¡Hola a todos!
After a rather hectic last few days, which has included some moderate celebrating in the heady aftermath of Spanish classes and the completion of some very organized errands in preparation of the end of my stay here in BA and journey on to pastures new, I have finally found the time to jot down (well, type up) some thoughts about my trip to Colonia.
Colonia is a wonderfully whimsical, endearing, sleepy harbour-town on the Uruguian bank of the mighty River Plate - more like the English Channel than any river I have ever previously seen. Three friends and I decided to head across on the slow (and therefore cheap, ish) ferry departing from BA at 9.30am and returning from Colonia at 7pm that same evening. We chose Tuesday, which was a national holiday in Argentina and therefore a day free from classes and the warm embrace of profesora Luciana. Slightly unfortunate for me was that the previous night had seen Niall and me enjoying the company of some classmates and new-found friends at a roof-top terrace-bar, which was suggested to us by Luciana, who also attended - really, a fantastic teacher! I became engrossed in conversation with the lovely Carolina, from Columbia. Carolina can speak little English, so my Spanish got a thorough and much-appreciated work-out. The sole, minor downside to the night was having to leave. So it was that I dragged myself from the tender embrace of my bed-sheets (nothing more) early next morning, appreciating slightly less the robust Malbec consumed during the delightful previous evening and made my way to join Carolyn, Emily and Niall (who had wisely refrained from drinking the previous night - no, I cannot believe it either, an Irishman refusing a drink). We made it to the ferry terminal in good time, which was just as well seeing as we were due a demonstration of Argentine efficiency. We queued, we received forms to fill in, we queued a little more - I, of course, was in my English element. Upon receiving our boarding passes, we discovered that Emily's ticket displayed an incorrect number for her passport, Carolyn's surname was spelt incorrectly and I was - oh joy - a US national. I cannot say that I particularly enjoyed my five minutes as an American, while waiting for the error to be corrected but, I did think warm, positive thoughts about my fabulous new President.

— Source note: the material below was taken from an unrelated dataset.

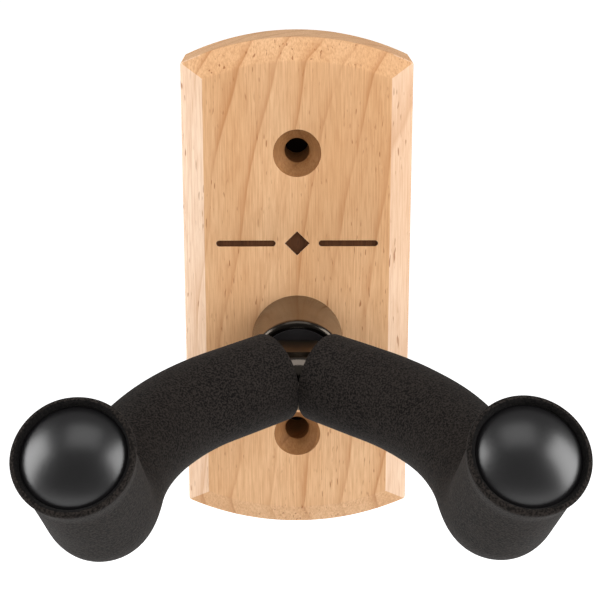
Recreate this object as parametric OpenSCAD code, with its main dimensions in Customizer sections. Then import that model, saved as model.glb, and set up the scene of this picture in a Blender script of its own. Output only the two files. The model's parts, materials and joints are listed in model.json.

The crossing itself was comfortable and uneventful. We were given ample opportunity to view, close-up, just what everyone means when they refer to BA as being a very polluted city. The haze was little better than that I encountered when travelling around the Bay of Naples and the water - at least, I think that it was water, mostly - absorbed the fierce, bright sunlight in a rather disconcerting manner. Happily, Colonia proved to be just what I needed after three weeks in a large, crowded, smelly capital city. The streets were wide, airy, tree-shaded passageways to tranquility. The sleepy houses and shops were brightly coloured jewels that belied their quiet, restful aspect. The old, walled part of town - complete with picture-postcard lighthouse, a definite highlight (in every way) - was simply idyllic. I was reminded of the lighthouse in St. Augustine, partially I am sure because my frame of mind at both locations has been so light and contented but, also because both have advertized such peaceful, restful tranquility, so far removed from the purpose they serve and the circumstances in which they are called into action. We enjoyed a lovely afternoon strolling around the peaceful, cobbled streets, peeking into sombre churches and pleasing gift-shops after lunching the Argentine way, late into the afternoon. I stuck to salad, still somewhat drained of those all-important vitamins and minerals, and treated myself to the favoured Argentine (and perhaps Uruguian also) dessert of flan - very reminiscent of creme caramel but, oh yes(!), much larger. True, I was forced to endure the laboured (by this stage at least) taunts of my Irish friend, delighting obscenely over my choice of main-course but, I thoroughly enjoyed the meal, company and all. My only complaint, if there can be any permitted, is that the time passed far too quickly. I can clearly see why so many people recommended that we spend only one day in Colonia but, I really was very taken with the place and once the ferry crossings are factored in, the day is effectively halfed. Granted, the lazy, leisurely lunch did not help matters but, I would like very much to return, perhaps with someone special, and spend two days in the town. I am sure that an evening out wandering those restorative streets would be magical.
We returned to BA feeling peaceful and refreshed, ready to tackle once more the bustling streets, bright lights and intriguing odours of Argentina's beloved (really) capital city. A wonderful addition to the memory-bank and certainly a highlight - ironically - of my time here in BA.